## Directions
Work through the material below and count the lines holding the word "joints"; give that count and nothing more.

---+---

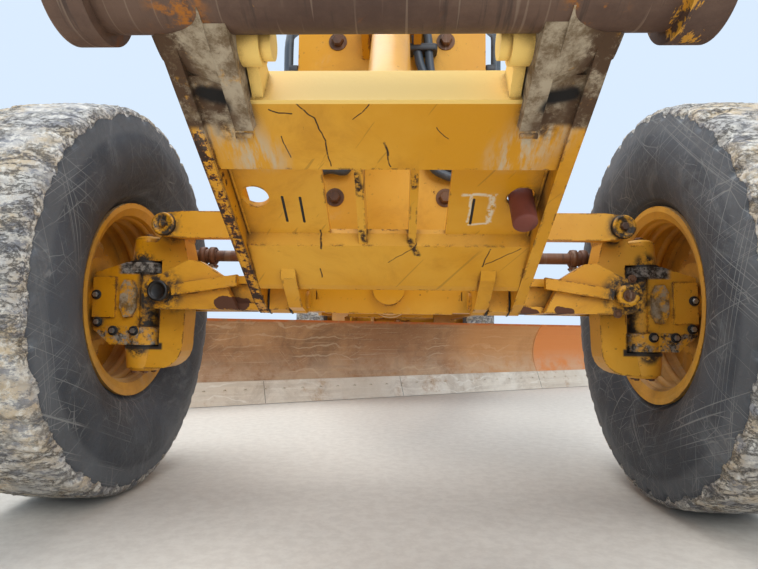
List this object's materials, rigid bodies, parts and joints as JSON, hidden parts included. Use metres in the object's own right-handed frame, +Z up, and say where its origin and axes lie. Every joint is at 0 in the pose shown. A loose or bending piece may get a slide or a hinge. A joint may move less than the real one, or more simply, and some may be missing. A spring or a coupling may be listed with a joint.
{
  "type": "articulated motor grader",
  "caption": "Articulated motor grader with a raised front lift frame, leaning front wheels, a drawbar with circle and moldboard, a glazed cab and tandem rear axles.",
  "frame": {"origin": "on the ground, under the middle of the machine's length and width", "axes": "+Z up, +Y from the nose to the tail, +X to the right of a viewer who faces the nose"},
  "size_m": [4.3006, 8.9952, 3.38],
  "materials": {
    "yellow_paint": "worn and dusty, with scratches and rust at the edges",
    "black_trim": "matte",
    "glass": "clear, dusty",
    "engine_grey": "matte",
    "rusty_steel": "rusty, with long scratches",
    "blade_steel": "worn bare by soil",
    "edge_steel": "ground bare by soil",
    "rod_chrome": "polished",
    "tyre": "dry, with caked soil in the tread"
  },
  "bodies": {
    "front_frame": {"front_frame": "yellow_paint", "steps": "black_trim", "saddle": "yellow_paint", "cab": "yellow_paint", "cab_glass": "glass", "cab_fittings": "black_trim", "lamps": "black_trim", "mirrors": "black_trim"},
    "lift_frame": {"lift_frame": "yellow_paint", "lock_pin": "rusty_steel", "cross_tube": "rusty_steel"},
    "hitch_barrel": {"hitch_barrel": "yellow_paint"},
    "hitch_rod": {"hitch_rod": "rod_chrome"},
    "axle_beam": {"axle_beam": "yellow_paint"},
    "lean_left": {"lean_casting_left": "yellow_paint"},
    "lean_right": {"lean_casting_right": "yellow_paint"},
    "lean_bar": {"lean_bar": "yellow_paint"},
    "knuckle_left": {"knuckle_left": "yellow_paint"},
    "knuckle_right": {"knuckle_right": "yellow_paint"},
    "tie_rod_end": {"tie_rod_end": "yellow_paint"},
    "tie_rod": {"tie_rod": "rusty_steel"},
    "wheel_front_left": {"tyre_front_left": "tyre", "rim_front_left": "yellow_paint"},
    "wheel_front_right": {"tyre_front_right": "tyre", "rim_front_right": "yellow_paint"},
    "drawbar": {"drawbar": "yellow_paint"},
    "circle": {"circle": "yellow_paint"},
    "blade_bracket": {"blade_bracket": "yellow_paint"},
    "moldboard": {"moldboard": "blade_steel", "cutting_edge": "edge_steel"},
    "tip_barrel": {"tip_barrel": "yellow_paint"},
    "tip_rod": {"tip_rod": "rod_chrome"},
    "lift_barrel_left": {"lift_barrel_left": "yellow_paint"},
    "lift_rod_left": {"lift_rod_left": "rod_chrome"},
    "lift_barrel_right": {"lift_barrel_right": "yellow_paint"},
    "lift_rod_right": {"lift_rod_right": "rod_chrome"},
    "shift_barrel": {"shift_barrel": "yellow_paint"},
    "shift_rod": {"shift_rod": "rod_chrome"},
    "door_left": {"door_left": "yellow_paint"},
    "door_right": {"door_right": "yellow_paint"},
    "rear_frame": {"rear_frame": "yellow_paint", "bumper": "yellow_paint", "axle_housing": "yellow_paint", "hood": "yellow_paint", "exhaust": "black_trim", "engine": "engine_grey"},
    "tandem_left": {"tandem_left": "yellow_paint"},
    "tandem_right": {"tandem_right": "yellow_paint"},
    "wheel_1_left": {"tyre_1_left": "tyre", "rim_1_left": "yellow_paint"},
    "wheel_2_left": {"tyre_2_left": "tyre", "rim_2_left": "yellow_paint"},
    "wheel_1_right": {"tyre_1_right": "tyre", "rim_1_right": "yellow_paint"},
    "wheel_2_right": {"tyre_2_right": "tyre", "rim_2_right": "yellow_paint"},
    "articulation_barrel_left": {"articulation_barrel_left": "yellow_paint"},
    "articulation_rod_left": {"articulation_rod_left": "rod_chrome"},
    "articulation_barrel_right": {"articulation_barrel_right": "yellow_paint"},
    "articulation_rod_right": {"articulation_rod_right": "rod_chrome"}
  },
  "joints": [
    {"name": "lift_frame_tilt", "type": "hinge", "parent": "front_frame", "child": "lift_frame", "pos_m": [0, -3.65236, 0.665], "axis": [1, 0, 0], "range_deg": [0, 45]},
    {"name": "hitch_barrel_swing", "type": "hinge", "parent": "front_frame", "child": "hitch_barrel", "pos_m": [0, -3.67236, 1.49], "axis": [1, 0, 0], "range_deg": [0, 10.31]},
    {"name": "hitch_rod_slide", "type": "slide", "parent": "hitch_barrel", "child": "hitch_rod", "axis": [0, -0.6552, -0.7554], "range_m": [0, 0.40735]},
    {"name": "axle_oscillation", "type": "hinge", "parent": "front_frame", "child": "axle_beam", "pos_m": [0, -3.25236, 0.7], "axis": [0, 1, 0], "range_deg": [-15, 15]},
    {"name": "lean_left", "type": "hinge", "parent": "axle_beam", "child": "lean_left", "pos_m": [-0.772, -3.25236, 0.7], "axis": [0, 1, 0], "range_deg": [-18, 18]},
    {"name": "steer_left", "type": "hinge", "parent": "lean_left", "child": "knuckle_left", "pos_m": [-0.885, -3.25236, 0.7], "axis": [0, 0, 1], "range_deg": [-38, 38]},
    {"name": "front_wheel_left", "type": "hinge", "parent": "knuckle_left", "child": "wheel_front_left", "pos_m": [-1.055, -3.25236, 0.68], "axis": [1, 0, 0], "continuous": true},
    {"name": "lean_right", "type": "hinge", "parent": "axle_beam", "child": "lean_right", "pos_m": [0.772, -3.25236, 0.7], "axis": [0, 1, 0], "range_deg": [-18, 18]},
    {"name": "steer_right", "type": "hinge", "parent": "lean_right", "child": "knuckle_right", "pos_m": [0.885, -3.25236, 0.7], "axis": [0, 0, 1], "range_deg": [-38, 38]},
    {"name": "front_wheel_right", "type": "hinge", "parent": "knuckle_right", "child": "wheel_front_right", "pos_m": [1.055, -3.25236, 0.68], "axis": [1, 0, 0], "continuous": true},
    {"name": "lean_bar_pin", "type": "hinge", "parent": "lean_left", "child": "lean_bar", "pos_m": [-0.772, -3.37436, 0.93], "axis": [0, 1, 0], "range_deg": [-18.1, 18.1]},
    {"name": "tie_rod_ball", "type": "hinge", "parent": "knuckle_left", "child": "tie_rod_end", "pos_m": [-0.885, -3.06236, 0.865], "axis": [0, 0, 1], "range_deg": [-38.1, 38.1]},
    {"name": "tie_rod_level", "type": "hinge", "parent": "tie_rod_end", "child": "tie_rod", "pos_m": [-0.885, -3.06236, 0.865], "axis": [0, 1, 0], "range_deg": [-18.1, 18.1]},
    {"name": "drawbar_lift", "type": "hinge", "parent": "front_frame", "child": "drawbar", "pos_m": [0, -2.81236, 0.8], "axis": [1, 0, 0], "range_deg": [0, 8.5]},
    {"name": "lift_barrel_left_swing", "type": "hinge", "parent": "front_frame", "child": "lift_barrel_left", "pos_m": [-0.69, -0.45236, 2.02], "axis": [1, 0, 0], "range_deg": [0, 1.24]},
    {"name": "lift_rod_left_slide", "type": "slide", "parent": "lift_barrel_left", "child": "lift_rod_left", "axis": [0, 0.1903, -0.9817], "range_m": [-0.38004, 0]},
    {"name": "lift_barrel_right_swing", "type": "hinge", "parent": "front_frame", "child": "lift_barrel_right", "pos_m": [0.69, -0.45236, 2.02], "axis": [1, 0, 0], "range_deg": [0, 1.24]},
    {"name": "lift_rod_right_slide", "type": "slide", "parent": "lift_barrel_right", "child": "lift_rod_right", "axis": [0, 0.1903, -0.9817], "range_m": [-0.38004, 0]},
    {"name": "shift_barrel_swing", "type": "hinge", "parent": "front_frame", "child": "shift_barrel", "pos_m": [0.47, -0.08236, 1.455], "axis": [-0.0742, 0.9848, 0.1571], "range_deg": [0, 23.58]},
    {"name": "shift_rod_slide", "type": "slide", "parent": "shift_barrel", "child": "shift_rod", "axis": [-0.9042, 0, -0.427], "range_m": [-0.11365, 0]},
    {"name": "circle_turn", "type": "hinge", "parent": "drawbar", "child": "circle", "pos_m": [0, -0.03236, 0.745], "axis": [0, 0, 1], "range_deg": [-80, 20]},
    {"name": "blade_tip", "type": "hinge", "parent": "circle", "child": "blade_bracket", "pos_m": [0.075, -0.16226, 0.215], "axis": [0.866, 0.5, 0], "range_deg": [-5, 40]},
    {"name": "tip_barrel_swing", "type": "hinge", "parent": "circle", "child": "tip_barrel", "pos_m": [-0.165, 0.25343, 0.64], "axis": [0.866, 0.5, 0], "range_deg": [-0.76, 6.11]},
    {"name": "tip_rod_slide", "type": "slide", "parent": "tip_barrel", "child": "tip_rod", "axis": [0.4999, -0.8658, -0.0204], "range_m": [-0.03492, 0.27939]},
    {"name": "blade_shift", "type": "slide", "parent": "blade_bracket", "child": "moldboard", "axis": [0.866, 0.5, 0], "range_m": [-0.5, 0.5]},
    {"name": "door_left", "type": "hinge", "parent": "front_frame", "child": "door_left", "pos_m": [-0.776, 1.11764, 2], "axis": [0, 0, 1], "range_deg": [-75, 0]},
    {"name": "door_right", "type": "hinge", "parent": "front_frame", "child": "door_right", "pos_m": [0.776, 1.11764, 2], "axis": [0, 0, 1], "range_deg": [0, 75]},
    {"name": "articulation", "type": "hinge", "parent": "front_frame", "child": "rear_frame", "pos_m": [0, 1.67764, 1.2], "axis": [0, 0, 1], "range_deg": [-20, 20]},
    {"name": "articulation_barrel_left_swing", "type": "hinge", "parent": "rear_frame", "child": "articulation_barrel_left", "pos_m": [-0.36, 2.19264, 1.08], "axis": [0, 0, 1], "range_deg": [-7.16, 7.16]},
    {"name": "articulation_rod_left_slide", "type": "slide", "parent": "articulation_barrel_left", "child": "articulation_rod_left", "axis": [0, -1, 0], "range_m": [-0.12542, 0.12542]},
    {"name": "articulation_barrel_right_swing", "type": "hinge", "parent": "rear_frame", "child": "articulation_barrel_right", "pos_m": [0.36, 2.19264, 1.08], "axis": [0, 0, 1], "range_deg": [-7.16, 7.16]},
    {"name": "articulation_rod_right_slide", "type": "slide", "parent": "articulation_barrel_right", "child": "articulation_rod_right", "axis": [0, -1, 0], "range_m": [-0.12542, 0.12542]},
    {"name": "tandem_left", "type": "hinge", "parent": "rear_frame", "child": "tandem_left", "pos_m": [-0.675, 2.86764, 0.7], "axis": [1, 0, 0], "range_deg": [-15, 15]},
    {"name": "rear_wheel_1_left", "type": "hinge", "parent": "tandem_left", "child": "wheel_1_left", "pos_m": [-1.035, 2.10564, 0.68], "axis": [1, 0, 0], "continuous": true},
    {"name": "rear_wheel_2_left", "type": "hinge", "parent": "tandem_left", "child": "wheel_2_left", "pos_m": [-1.035, 3.62964, 0.68], "axis": [1, 0, 0], "continuous": true},
    {"name": "tandem_right", "type": "hinge", "parent": "rear_frame", "child": "tandem_right", "pos_m": [0.675, 2.86764, 0.7], "axis": [1, 0, 0], "range_deg": [-15, 15]},
    {"name": "rear_wheel_1_right", "type": "hinge", "parent": "tandem_right", "child": "wheel_1_right", "pos_m": [1.035, 2.10564, 0.68], "axis": [1, 0, 0], "continuous": true},
    {"name": "rear_wheel_2_right", "type": "hinge", "parent": "tandem_right", "child": "wheel_2_right", "pos_m": [1.035, 3.62964, 0.68], "axis": [1, 0, 0], "continuous": true}
  ],
  "couplings": [
    {"joint": "hitch_barrel_swing", "follows": "lift_frame_tilt", "ratio": 0.22864},
    {"joint": "hitch_rod_slide", "follows": "lift_frame_tilt", "m_per_rad": 0.51761},
    {"joint": "lean_right", "follows": "lean_left", "ratio": 1},
    {"joint": "steer_right", "follows": "steer_left", "ratio": 1},
    {"joint": "lean_bar_pin", "follows": "lean_left", "ratio": -1},
    {"joint": "tie_rod_ball", "follows": "steer_left", "ratio": -1},
    {"joint": "tie_rod_level", "follows": "lean_left", "ratio": -0.87437},
    {"joint": "lift_barrel_left_swing", "follows": "drawbar_lift", "ratio": 0.14535},
    {"joint": "lift_rod_left_slide", "follows": "drawbar_lift", "m_per_rad": -2.5566},
    {"joint": "lift_barrel_right_swing", "follows": "drawbar_lift", "ratio": 0.14535},
    {"joint": "lift_rod_right_slide", "follows": "drawbar_lift", "m_per_rad": -2.5566},
    {"joint": "shift_barrel_swing", "follows": "drawbar_lift", "ratio": 2.7682},
    {"joint": "shift_rod_slide", "follows": "drawbar_lift", "m_per_rad": -0.76454},
    {"joint": "tip_barrel_swing", "follows": "blade_tip", "ratio": 0.15249},
    {"joint": "tip_rod_slide", "follows": "blade_tip", "m_per_rad": 0.3994},
    {"joint": "articulation_barrel_left_swing", "follows": "articulation", "ratio": -0.35719},
    {"joint": "articulation_rod_left_slide", "follows": "articulation", "m_per_rad": -0.35857},
    {"joint": "articulation_barrel_right_swing", "follows": "articulation", "ratio": -0.35719},
    {"joint": "articulation_rod_right_slide", "follows": "articulation", "m_per_rad": 0.35857}
  ]
}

---+---

## Written solution
2